Here is an example that tracks the average loss over each epoch.

[2]:
@hyrax_model
class EpochMetricsDemoAutoencoder(nn.Module):
    """Autoencoder that reports both batch and epoch-level metrics."""

    def __init__(self, config, data_sample=None):
        super().__init__()
        self.encoder = nn.Linear(4, 2)
        self.decoder = nn.Linear(2, 4)

        # Accumulators for epoch-level stats
        self._epoch_loss_sum = 0.0
        self._epoch_batch_count = 0

    def forward(self, x):
        return self.encoder(x)

    def train_batch(self, batch):
        self.optimizer.zero_grad()
        x_hat = self.decoder(self(batch))
        loss = F.mse_loss(x_hat, batch)
        loss.backward()
        self.optimizer.step()

        # Accumulate for the epoch-level metric
        self._epoch_loss_sum += loss.item()
        self._epoch_batch_count += 1

        return {"loss": loss.item()}

    # ------------------------------------------------------------------
    # KEY POINT: implement log_epoch_metrics to report epoch-level stats.
    # Hyrax calls this at the end of every training epoch and logs the result.
    # ------------------------------------------------------------------
    def log_epoch_metrics(self):
        avg_loss = self._epoch_loss_sum / max(self._epoch_batch_count, 1)

        # Reset accumulators for the next epoch
        self._epoch_loss_sum = 0.0
        self._epoch_batch_count = 0

        return {"avg_loss": avg_loss}
Hyrax model EpochMetricsDemoAutoencoder missing required method infer_batch.

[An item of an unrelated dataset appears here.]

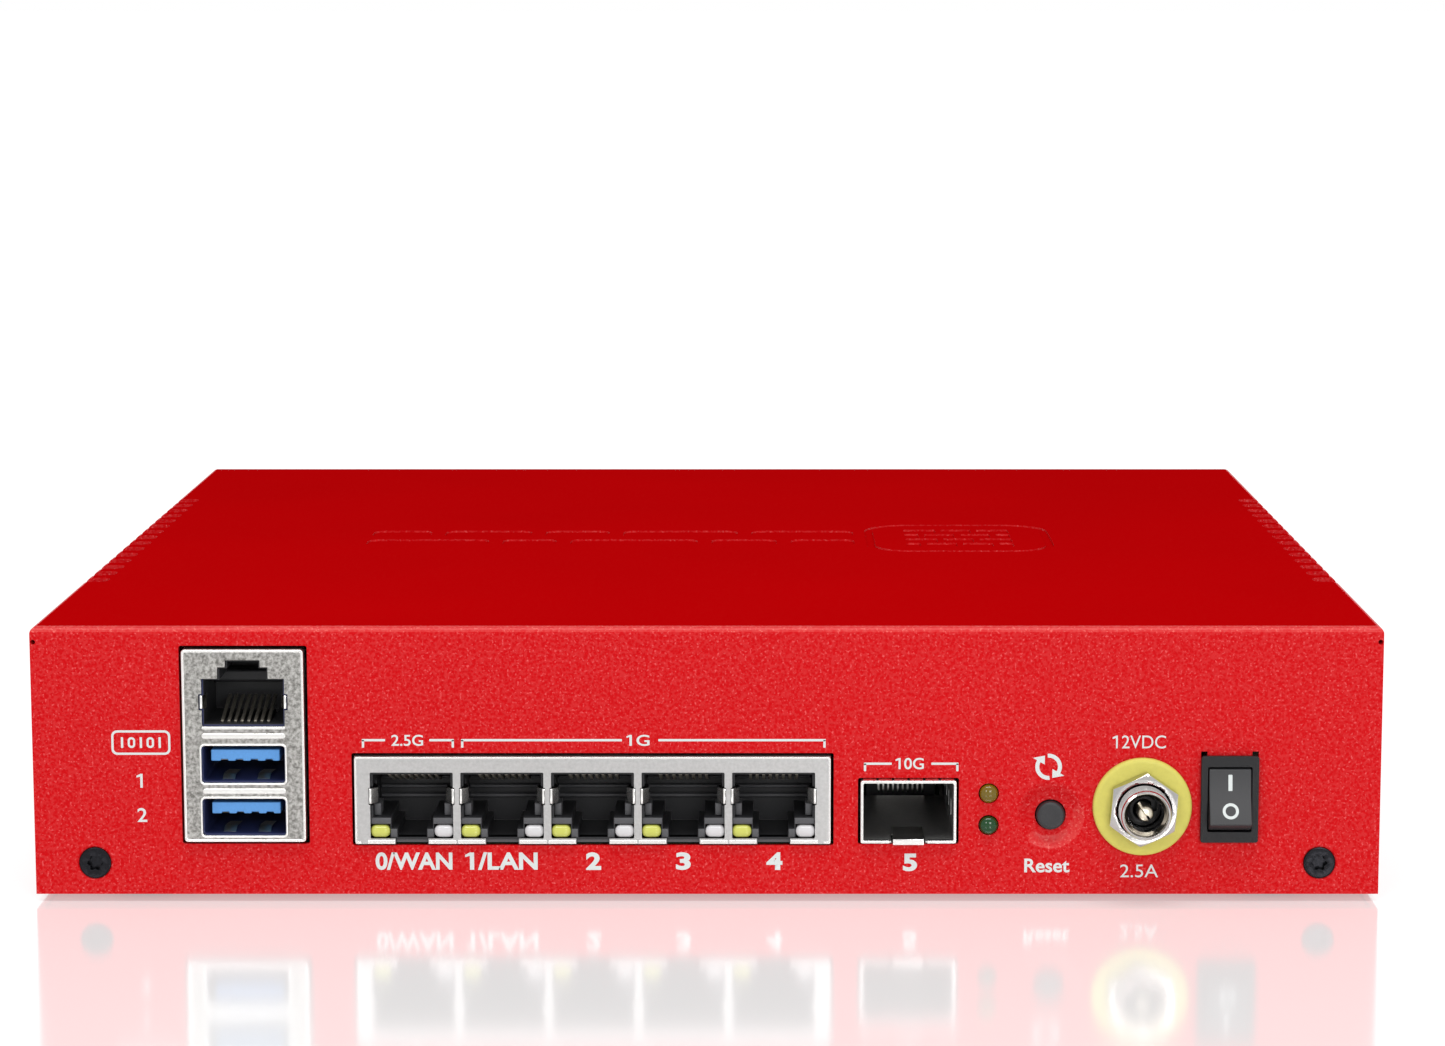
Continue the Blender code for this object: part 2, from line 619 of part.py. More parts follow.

During training the avg_loss value will appear in TensorBoard and MLflow as training/epoch/avg_loss, plotted once per epoch.

Summary#

What you want to log

Where to put it

Logged as

Per-batch training metrics

Return from train_batch

training/<key>

Per-batch validation metrics

Return from validate_batch

validation/<key>

Per-epoch training metrics

Return from log_epoch_metrics

training/epoch/<key>

No extra configuration is needed — Hyrax picks up every key in the returned dictionaries and writes them to TensorBoard and MLflow automatically.